Troubleshooting

Troubleshooting system failures can be tricky or tedious at times. In this practice we need to examine the end-to-end flow of a service, all its downstreams, analysing logs, memory leak, CPU usage, disk IO, network failures, hosts issues, etc. Knowing certain practices and tools can help figure & mitigate failures faster. Here’s the high level troubleshooting flowchart -:

Troubleshooting Flowchart

General Practices

Different systems require different approaches for finding issues. Scope of this is limited and given a problem, there can be many more points which can be looked into. Following points will look at some high level practices towards finding webapp failures and finding fixes for the same.

Reproduce problem

Try the broken request to reproduce the issue, Like try Hit http/s request which fails.
Check the end to end flow of request and look for return codes, mostly 3xx, 4xx or 5xx. 3xx are mostly about redirections, 4xx are about unauthorized, bad request, forbidden, etc, And 5xx is mostly about server side issues.

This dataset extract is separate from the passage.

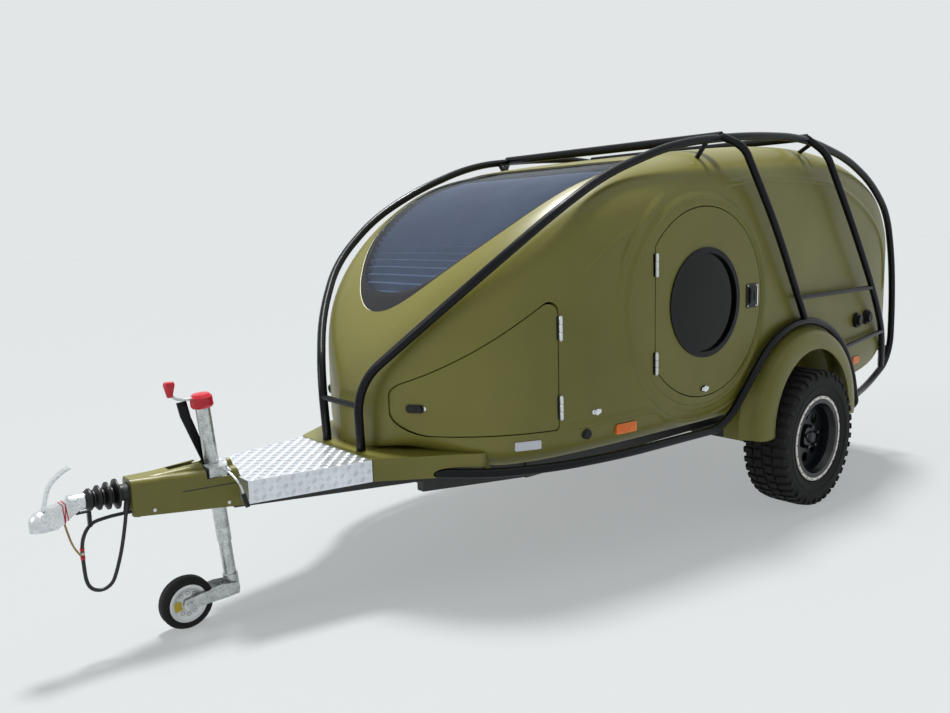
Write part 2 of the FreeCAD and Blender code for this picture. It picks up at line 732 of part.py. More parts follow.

Based on the return code you can look for the next step.
Client side issues are mainly about missing or buggy static contents, like javascript issues, bad image, broken json from an async call etc, such can result in incorrect page rendering on browsers.

Gather Information

Look for errors/exceptions in application logs, Like "Can’t Allocate Memory" or OutOfMemoryError, Or Something like "disk I/O error", Or a DNS resolution error.
Check application and host metrics, Look for anomalies in service and hosts graphs. Since when CPU usage has increased, since when memory usage increased, since when disk space is reduced Or Disk I/O is increased, when load average start shooting up etc. Please read the School of SRE link for more detail around metrics and monitoring.
Look for recent code or config changes which possibly are breaking the system.

Understand the problem

Try correlating gathered data with recent actions, like an exception showing up in logs after config/code deployment.
Is it due to the QPS increase? Is it bad SQL queries? Do recent code changes demand better or more hardware?

Find a solution and apply a fix

Based on the above findings, look for a quick fix if possible, For example like rolling back changes if errors/exceptions correlate.
Try patching or hotfixing the code, probably in staging setup if you want to fix forward.
Try to scale up the system, if high QPS is the reason for system failure, then try adding resources (compute, storage, memory, etc) as necessary.
Optimize SQL queries if needed.

Verify complete request flow

Hit requests again and ensure returns are successful (return code 2xx).
Check Logs ensure no more exceptions/errors, as found earlier.
Ensure metrics are back to normal.

General Host issues

To Know if host health is fine or not, look for any hardware failures or its performance issues, one can try following -:

Dmesg -: Shows recent errors / failures thrown by kernel. This help with knowing hardware failures if any
ls commands -: lspci, lsblk, lscpu, lsscsi, These commands list out pci, disk, cpu information.
/var/log/messages -: Shows system app/service related errors/warnings, also shows kernel issues.
Smartd -: check disk health.